Dear Loyal Readers,
I am delighted that many of you responded to my Auschwitz report. I seem to have struck a chord in many of you.
Today was another interesting (and difficult, in some respects) day. We spent it in Kazimierz which is the Jewish quarter of Krakow. Kazimierz was originally a separate walled town established in the 14th century by King Kazimierz the Great; hence the name. It became part of Krakow in the 18th century. In 1941 the Nazis confined Jews to the Kazimierz ghetto before sending them to the death camps. Of the 68,000 Jews who lived in Kazimierz in 1938, only a few hundred survived the war.
Steven Spielberg’s film “Schindler’s List” was mostly shot in Kazimierz. (Doug: do you remember when the 3 of us went to see this film? You were in high school.). The film contributed to the quarter’s revival.
Strangely (& I have no explanation for it), the first thing we saw when we got there is a mural of Gene Kelly singing in the rain!
The first building we encountered was the Jewish Community Center. Things can’t be all bad if there’s a JCC!
And then we started visiting the synagogues. We went to 7 of them, only one of which has an active congregation. One of the synagogues had a little museum inside. Here are some typical views from a few of them.
At one of them there was a cemetery. Notice all the stones that were left.
Next we encountered an historical mural of 5 Polish figures. The only one I had heard of was Helena Rubinstein who was born in the Jewish quarter.
At this point we were getting hungry for lunch. Look what we came upon:
He looks happy, doesn’t he? The bagel was quite good.
After lunch we went to the Galicia Jewish Museum. As we stepped inside, the heavens opened up and it poured. When we were ready to leave the museum, the rain had stopped. Talk about good timing! Planned, of course.👍 The current photographic exhibit was wonderful. It was made by the same American photographer in Poland in 1979 and 40 years later (today). It showed 2 different Polands — a sad forlorn one without any Jews and a happy hopeful one with a thriving Jewish population. It was such a good thing to see after the past day and a half of utter sadness.

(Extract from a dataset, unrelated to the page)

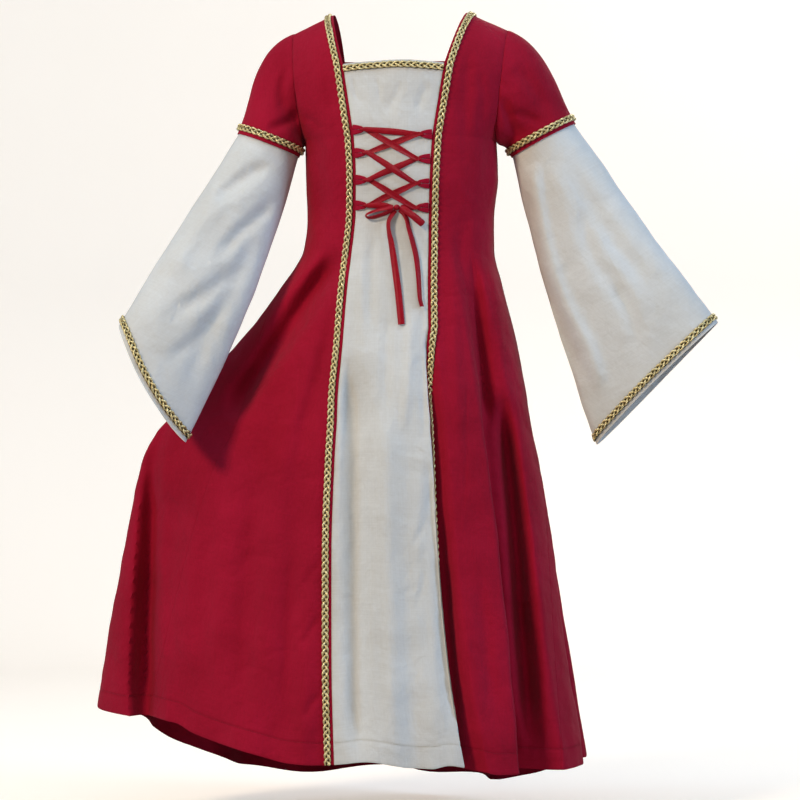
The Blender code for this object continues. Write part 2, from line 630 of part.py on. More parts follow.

From there we walked (& walked) to the Schindler’s Factory Museum. I thought it would be about the factory and, of course, about Schindler, but it is actually a branch of Krakow’s Historical Museum. Its permanent exhibit- Krakow Under Nazi Occupation- documents the lives of Krakow’s residents as well as their oppressors during WWII. There was, however, a reconstruction of Schindler’s office.
For a total change of pace we next went to the Museum of Contemporary Art. I wasn’t too impressed, but there were a few things I liked.
There was a glass and ceramic center across the street from the museum, but alas it was closed on Sundays; ah well.
Lastly, we went to find (& it took a little looking), a fragment of the Krakow ghetto wall. Ironically, they look almost like grave markers.
We were pretty wiped out by then. We walked 15,000 steps today. We got an Uber cab in no time at all and the moment we got into our hotel room, it started to pour again. Talk about timing (or planning or karma); take your pick!
Dinner was delightful; another high end Polish restaurant I found in Wine Spectator. We were the only ones in the restaurant. It was quite odd. We were told they had been full at lunch time and packed last night (Saturday night), but that Sunday night was “different”. We finally had pirogi; they were OK. I had a mushroom dish that was quite nice and again we were given (on the house) a cherry liqueur. It was a nice end to our stay in Krakow.
Tomorrow will bring new adventures. Stay tuned and stay in touch.
Until the next report, I remain your roving reporter.